Percent composition is a way to express the proportion of each element within a compound. It tells us the percentage by mass of each element in the compound. To calculate it, take the mass of an individual element in one mole of the compound, divide it by the molar mass of the compound, and multiply by 100. For our example, nicotine has a percent composition of 74.0% Carbon, 8.70% Hydrogen, and 17.3% Nitrogen. These percentages tell us how each element contributes to the total weight of nicotine's molar mass, which is 160 g/mol.

• Carbon contributes 74.0% which is 118.4 g out of 160 g/mol.
• Hydrogen contributes 8.7% or 13.92 g.
• Nitrogen makes up 17.3% or 27.68 g.

Understanding percent composition is essential for determining the number of moles of each element in a compound.

Molar Mass

Molar mass refers to the mass of one mole of a substance, typically expressed in grams per mole (g/mol).
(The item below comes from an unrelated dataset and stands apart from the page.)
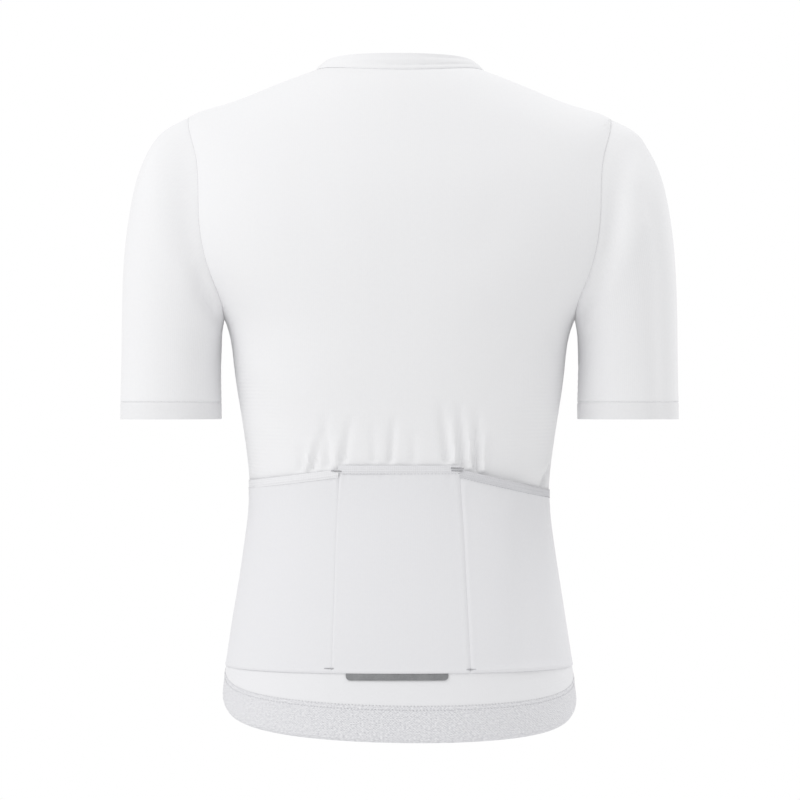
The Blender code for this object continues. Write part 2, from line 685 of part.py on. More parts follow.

It is a critical concept because it allows us to convert between moles and grams, which is often necessary in chemistry calculations. For nicotine, the molar mass is given as 160 g/mol. This value is essentially the weighted sum of each element's contribution to the compound based on its atomic mass and quantity.
Molar mass helps you determine how many grams of nicotine are needed to have one mole of the compound. By knowing the molar mass and the percent composition, you can determine the actual weight of each element in the compound, as we demonstrated with Carbon, Hydrogen, and Nitrogen in nicotine.

Moles Calculation

Calculating moles is a fundamental skill in chemistry. Moles represent the amount of a substance and are calculated by dividing the mass of the substance by its molar mass. In the nicotine example, we calculated the number of moles for each element based on their percent mass in the compound.
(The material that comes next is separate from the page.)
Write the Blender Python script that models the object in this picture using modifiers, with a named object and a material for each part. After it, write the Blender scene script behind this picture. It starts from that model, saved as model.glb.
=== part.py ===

• For Carbon: Given 118.4 g and a molar mass of 12.01 g/mol, the calculation is: \ \(\frac{118.4}{12.01}=9.86\text{ moles}\)
• For Hydrogen: From 13.92 g, dividing by 1.008 g/mol gives: \ \(\frac{13.92}{1.008} = 13.81 \text{ moles}\)
• For Nitrogen: With 27.68 g and a molar mass of 14.01 g/mol: \ \(\frac{27.68}{14.01} = 1.98 \text{ moles}\)

These calculations allow us to compare the amount of each element in the nicotine molecule on a like-for-like basis, which is particularly important when determining empirical formulas.

Empirical Formula

The empirical formula of a compound provides the simplest whole-number ratio of the elements in the compound. It doesn't give the actual number of atoms but rather their relative proportions. Using our moles calculations from nicotine, we determine the empirical formula by dividing each element’s mole value by the smallest number of moles calculated, which is 1.98 moles for Nitrogen in this case.
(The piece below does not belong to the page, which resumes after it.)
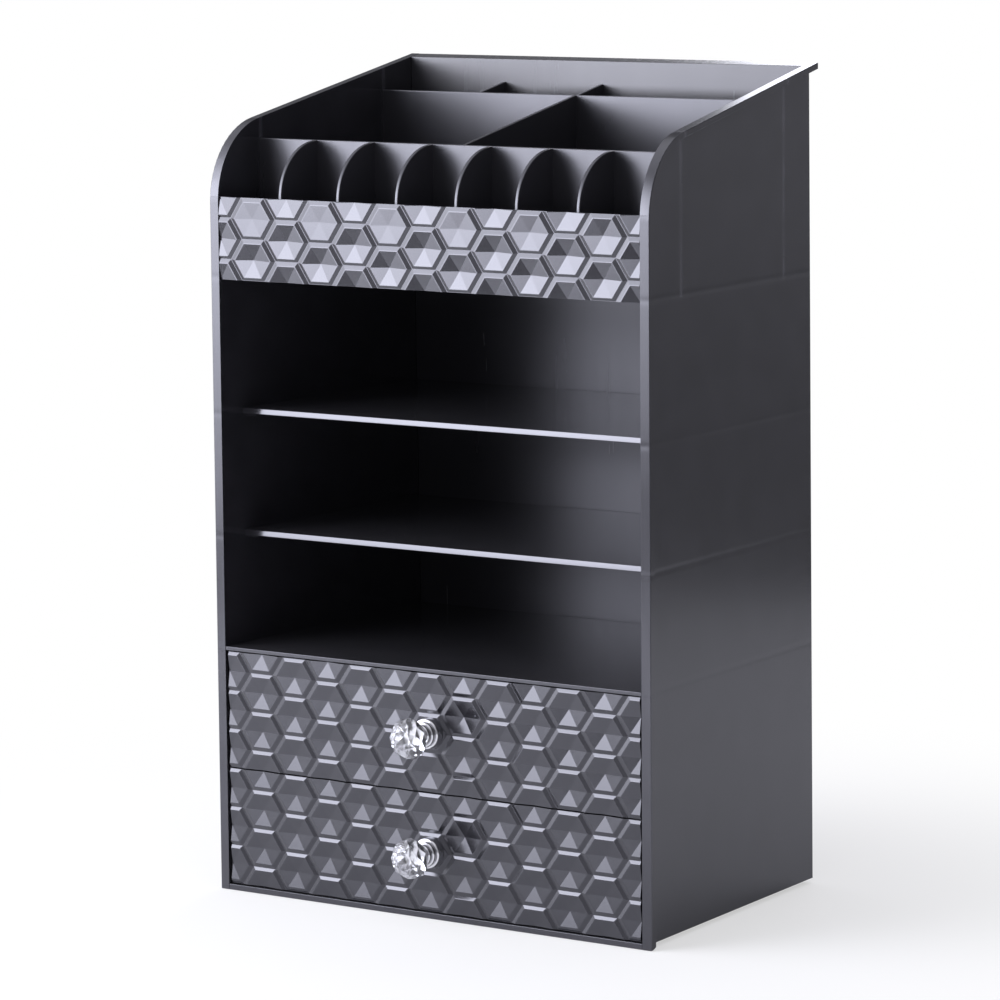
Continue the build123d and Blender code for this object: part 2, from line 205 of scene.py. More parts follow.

• Carbon becomes \( \frac{9.86}{1.98} \approx 5 \)
• Hydrogen becomes \( \frac{13.81}{1.98} \approx 7 \)
• Nitrogen is \( \frac{1.98}{1.98} = 1 \)

Thus, the empirical formula for nicotine is C\(_5\)H\(_7\)N. This formula indicates that for every one nitrogen atom, there are five carbon atoms and seven hydrogen atoms. Understanding empirical formulas is vital for deducing the actual molecular structure when combined with information on molar mass.